Voor het nieuwe bestemmingsplan Scheveningen Haven is een geluidonderzoek uitgevoerd om te bepalen of de nieuw te bouwen woningen en de nieuwe weg volgens de bepalingen van de Wet geluidhinder kunnen worden gerealiseerd (Bijlage 10 Achtergrondrapport geluid wegverkeerslawaai en Bijlage 11 Achtergrondrapport geluid rotonde Zeesluisweg - Westduinweg - Duinstraat).

Voor wegen met een maximumsnelheid van 30 km/u geldt geen zoneringsplicht Wgh. Voor de woningen en geluidgevoelige bestemmingen langs deze wegen is er geen wettelijk toetsingskader en zijn er geen grenswaarden. Omdat er niettemin niet mag worden voorbijgegaan aan de mogelijk optredende geluidhinder langs deze wegen, zijn ook deze wegen met een maximum snelheid van 30 km/u in het geluidonderzoek betrokken.

Voor alle nieuwe situaties (aanleg nieuwe weg en nieuwe woningen) zijn de geluidbelastingen op de gevel zodanig dat hogere grenswaarden moeten worden verleend. Op de nieuw aan te leggen Houtrustweg zal als maatregel stil asfalt worden aangebracht, evenals op de nieuw aan te leggen rotonde bij de kruising Westduinweg/Zeesluisweg en het daarop aansluitende gedeelte van de Zeesluisweg. Overige maatregelen ter vermindering van de geluidbelasting (toepassen van geluidschermen of stil asfalt) is niet toereikend/effectief en stuiten op bezwaren van financiële en stedenbouwkundige aard.

Ter beoordeling of sprake is van ontoelaatbare geluidhinder is de gecumuleerde geluidbelasting van alle wegen (inclusief het scheepvaartverkeer) en het industrielawaai bepaald. In geen van de gevallen was de gecumuleerde geluidbelasting dermate hoog dat maatregelen noodzakelijk waren.

Voor de nieuwe situaties (nieuwe weg en nieuwe woningen) worden dan ook hogere grenswaarden verleend.
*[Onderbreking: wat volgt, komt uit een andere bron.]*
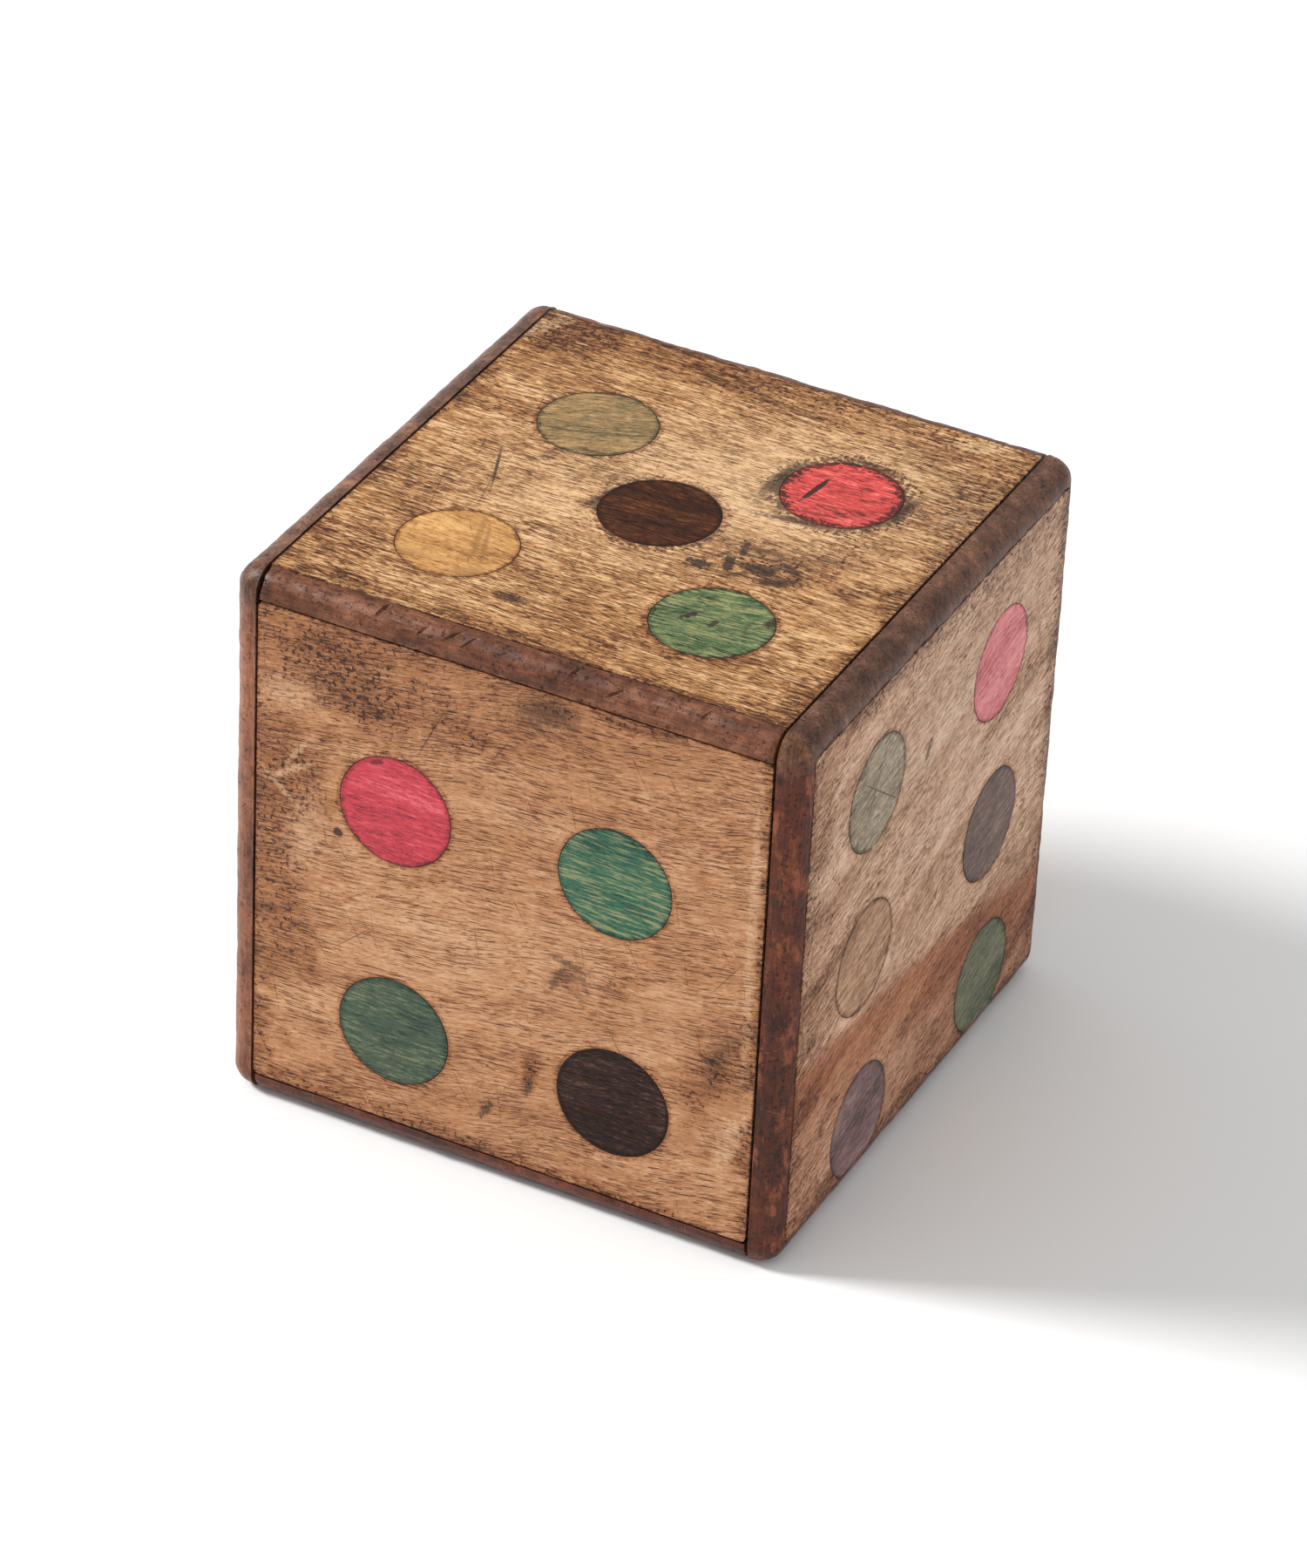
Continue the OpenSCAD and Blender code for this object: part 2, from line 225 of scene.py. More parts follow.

Onderzoeken en ontheffingen
Gelijktijdig met de procedure voor het bestemmingsplan wordt een procedure voor de benodigde ontheffingen (hogere grenswaarden) van de Wet geluidhinder doorlopen. Deze ontheffingen zijn voorafgaand aan de vaststelling van het bestemmingsplan verleend.

Op bouwplanniveau wordt aan de hand van de vastgestelde hogere waarden getoetst of wordt voldaan aan het gemeentelijk hogere waarden-beleid. Dit houdt in dat onder andere getoetst wordt of bij een bouwplan de woningen, waarvoor hogere waarden zijn verleend, zijn voorzien van een geluidluwe zijde. Overeenkomstig het hogere waarden-beleid kan onder voorwaarden van deze eis worden afgeweken. Gelet op de akoestisch lastige situatie om woningbouw en bedrijvigheid optimaal te combineren, kan niet worden uitgesloten dat voor sommige woningen voor wat betreft dit aspect zal worden afgeweken van het hogere waarden-beleid (bijvoorbeeld voor de realisatie van woningen aan de Derde Haven).